__Exercise details__.
Retype exactly the lines from the line with "shown = obj.evaluated_get(depsgraph)" to the end of the data, keeping both boundary lines.

#### Provided material ####

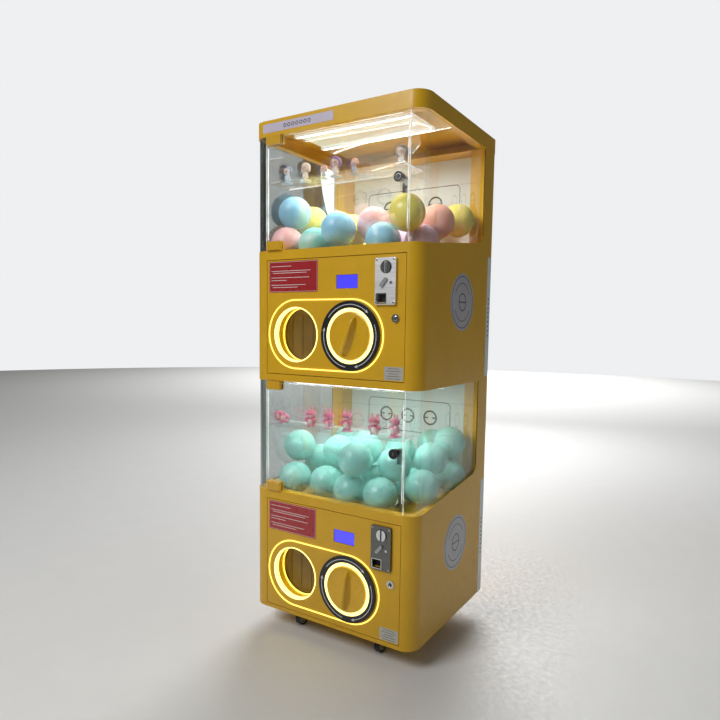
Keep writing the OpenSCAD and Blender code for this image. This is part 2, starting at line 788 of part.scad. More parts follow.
// Light line round both openings, ring in the prize hole and ring round the knob
module door_lights(i) {
    z = deck[i] - hole_drop;
    line_x0 = hole_x;
    line_x1 = knob_x + 7;
    color("#ffe45c") {
        translate([0, 0, z + 1]) slab(yf - 2, yf) difference() {
            union() {
                for (x = [line_x0, line_x1]) translate([x, 0]) circle(line_r);
                translate([line_x0, -line_r]) square([line_x1 - line_x0, 2 * line_r]);
            }
            for (x = [line_x0, line_x1]) translate([x, 0]) circle(line_r - 4);
            translate([line_x0, -line_r + 4]) square([line_x1 - line_x0, 2 * (line_r - 4)]);
        }
        translate([hole_x, 0, z]) ring_y(hole_r - 1.3, hole_r - 4.5, yf - 1, yf + 17);
        translate([knob_x, 0, z]) ring_y(knob_r + 11.5, knob_r + 1.5, yf - 4, yf);
    }
}

module lcd(i) {
    color("#2a2ae8") translate([lcd_x, 0, deck[i] - lcd_drop]) {
        slab(yf + skin_t, yf + skin_t + 10) square([lcd_w + 10, lcd_h + 10], center = true);
        slab(yf + 1, yf + skin_t + 1) square([lcd_w - 1, lcd_h - 1], center = true);
    }
}

// Coin unit: plate with the coin slot, return cup and lever pivot; selector body behind
module coin_unit(i) {
    color("#b9bcc0") translate([coin_x, 0, deck[i] - coin_drop]) difference() {
        union() {
            slab(yf - coin_out, yf) round_rect(coin_w, coin_h, 4);
            slab(yf - 1, yf + 62) square([coin_w - 12, coin_h - 16], center = true);
            translate([slot_x, 0, slot_z]) bar_y(15, yf - coin_out - 2, yf - coin_out + 1);
        }
        translate([slot_x, 0, slot_z]) slab(yf - coin_out - 3, yf + 20) square([3.2, 27], center = true);
        translate([cup_x, 0, cup_z]) slab(yf - coin_out - 1, yf + 18) square([cup_w, cup_h], center = true);
        translate([lever_x, 0, lever_z]) bar_y(lever_r + run, yf - coin_out - 1, yf + 4);
    }
}

module return_lever(i) {
    color("#8e9296") translate([coin_x + lever_x, 0, deck[i] - coin_drop + lever_z]) {
        bar_y(lever_r, yf - coin_out - 5, yf + 3);
        rotate([0, 40, 0]) translate([0, 0, -9]) slab(yf - coin_out - 5.5, yf - coin_out - 0.5)
            round_rect(9, 30, 4);
    }
}

module door_lock(i) {
    color("#c4c8cc") translate([lock_x, 0, deck[i] - lock_drop]) {
        bar_y(lock_r, yf - 1, yf + frame_d + 6);
        bar_y(lock_r + 2.5, yf - 4, yf - 0.4);
        slab(yf + frame_d + 3, yf + frame_d + 6) translate([-7, -39]) square([14, 46]);
    }
}

module lower_service_door() { service_door(0); }
module upper_service_door() { service_door(1); }
module lower_prize_tube() { prize_tube(0); }
module upper_prize_tube() { prize_tube(1); }
module lower_knob_ring() { knob_ring(0); }
module upper_knob_ring() { knob_ring(1); }
module lower_knob() { knob(0); }
module upper_knob() { knob(1); }
module lower_door_lights() { door_lights(0); }
module upper_door_lights() { door_lights(1); }
module lower_lcd() { lcd(0); }
module upper_lcd() { lcd(1); }
module lower_coin_unit() { coin_unit(0); }
module upper_coin_unit() { coin_unit(1); }
module lower_return_lever() { return_lever(0); }
module upper_return_lever() { return_lever(1); }
module lower_door_lock() { door_lock(0); }
module upper_door_lock() { door_lock(1); }

base_plate();
left_column();
right_column();
back_panel();
top_cap();
caster_plates();
caster_fork_fl();
caster_fork_fr();
caster_fork_rl();
caster_fork_rr();
caster_wheel_fl();
caster_wheel_fr();
caster_wheel_rl();
caster_wheel_rr();
power_inlet();
power_supply();
display_backs();
ceiling_lights();
gear_motors();
tank_floors();
left_windows();
right_windows();
coin_boxes();
dispenser_plates();
chutes();
capsules();
lower_housing();
lower_capsule_wheel();
lower_pinion();
lower_prize_flap();
lower_display_door();
lower_shelf();
lower_hinge_blocks();
lower_display_lock();
lower_service_door();
lower_prize_tube();
lower_knob_ring();
lower_knob();
lower_door_lights();
lower_lcd();
lower_coin_unit();
lower_return_lever();
lower_door_lock();
upper_housing();
upper_capsule_wheel();
upper_pinion();
upper_prize_flap();
upper_display_door();
upper_shelf();
upper_hinge_blocks();
upper_display_lock();
upper_service_door();
upper_prize_tube();
upper_knob_ring();
upper_knob();
upper_door_lights();
upper_lcd();
upper_coin_unit();
upper_return_lever();
upper_door_lock();
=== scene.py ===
"""Capsule vending cabinet: the looks of a two-deck machine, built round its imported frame."""

import math

import bmesh
import bpy
from bpy.props import FloatProperty, FloatVectorProperty, PointerProperty
from mathutils import Matrix, Vector


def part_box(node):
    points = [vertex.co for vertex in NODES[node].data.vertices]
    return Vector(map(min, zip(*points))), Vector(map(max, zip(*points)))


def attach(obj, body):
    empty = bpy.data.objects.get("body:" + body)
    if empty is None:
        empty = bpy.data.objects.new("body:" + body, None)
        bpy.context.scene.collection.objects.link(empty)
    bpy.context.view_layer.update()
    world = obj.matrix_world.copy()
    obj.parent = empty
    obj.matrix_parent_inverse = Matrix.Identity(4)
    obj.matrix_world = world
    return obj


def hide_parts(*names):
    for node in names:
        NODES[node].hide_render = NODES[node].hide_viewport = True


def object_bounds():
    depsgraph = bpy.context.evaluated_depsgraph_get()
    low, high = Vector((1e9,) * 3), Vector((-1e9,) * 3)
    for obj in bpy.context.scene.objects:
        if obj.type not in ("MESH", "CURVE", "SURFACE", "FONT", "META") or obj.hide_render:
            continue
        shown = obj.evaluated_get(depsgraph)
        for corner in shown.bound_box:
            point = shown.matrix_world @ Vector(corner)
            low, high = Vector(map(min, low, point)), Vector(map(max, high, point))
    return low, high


bl_info = {
    "name": "Capsule vending cabinet",
    "version": (1, 0, 0),
    "blender": (4, 5, 0),
    "location": "View3D > Sidebar > Capsules",
    "description": "Builds the finishes and fittings of a two-deck capsule vending cabinet",
    "category": "Object",
}

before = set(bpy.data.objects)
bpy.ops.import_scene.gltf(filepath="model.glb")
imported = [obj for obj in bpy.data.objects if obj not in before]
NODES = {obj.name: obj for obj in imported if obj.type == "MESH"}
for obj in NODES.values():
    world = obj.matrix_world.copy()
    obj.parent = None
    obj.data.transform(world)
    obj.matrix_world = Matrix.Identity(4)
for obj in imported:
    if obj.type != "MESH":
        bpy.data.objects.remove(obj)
CAD_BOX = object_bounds()
MM = 0.001
DECKS = ("lower", "upper")
SIDES = (-1, 1)
PROUD = 0.6 * MM      # how far the red plate stands on its door
FILM = 0.35 * MM      # how far an emblem's film stands on its panel
INK = 0.55 * MM       # how far the print on that film stands
LEDGE = 3 * MM        # room between a display door and the deck above and below it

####

__The answer__.
        shown = obj.evaluated_get(depsgraph)
        for corner in shown.bound_box:
            point = shown.matrix_world @ Vector(corner)
            low, high = Vector(map(min, low, point)), Vector(map(max, high, point))
    return low, high


bl_info = {
    "name": "Capsule vending cabinet",
    "version": (1, 0, 0),
    "blender": (4, 5, 0),
    "location": "View3D > Sidebar > Capsules",
    "description": "Builds the finishes and fittings of a two-deck capsule vending cabinet",
    "category": "Object",
}

before = set(bpy.data.objects)
bpy.ops.import_scene.gltf(filepath="model.glb")
imported = [obj for obj in bpy.data.objects if obj not in before]
NODES = {obj.name: obj for obj in imported if obj.type == "MESH"}
for obj in NODES.values():
    world = obj.matrix_world.copy()
    obj.parent = None
    obj.data.transform(world)
    obj.matrix_world = Matrix.Identity(4)
for obj in imported:
    if obj.type != "MESH":
        bpy.data.objects.remove(obj)
CAD_BOX = object_bounds()
MM = 0.001
DECKS = ("lower", "upper")
SIDES = (-1, 1)
PROUD = 0.6 * MM      # how far the red plate stands on its door
FILM = 0.35 * MM      # how far an emblem's film stands on its panel
INK = 0.55 * MM       # how far the print on that film stands
LEDGE = 3 * MM        # room between a display door and the deck above and below it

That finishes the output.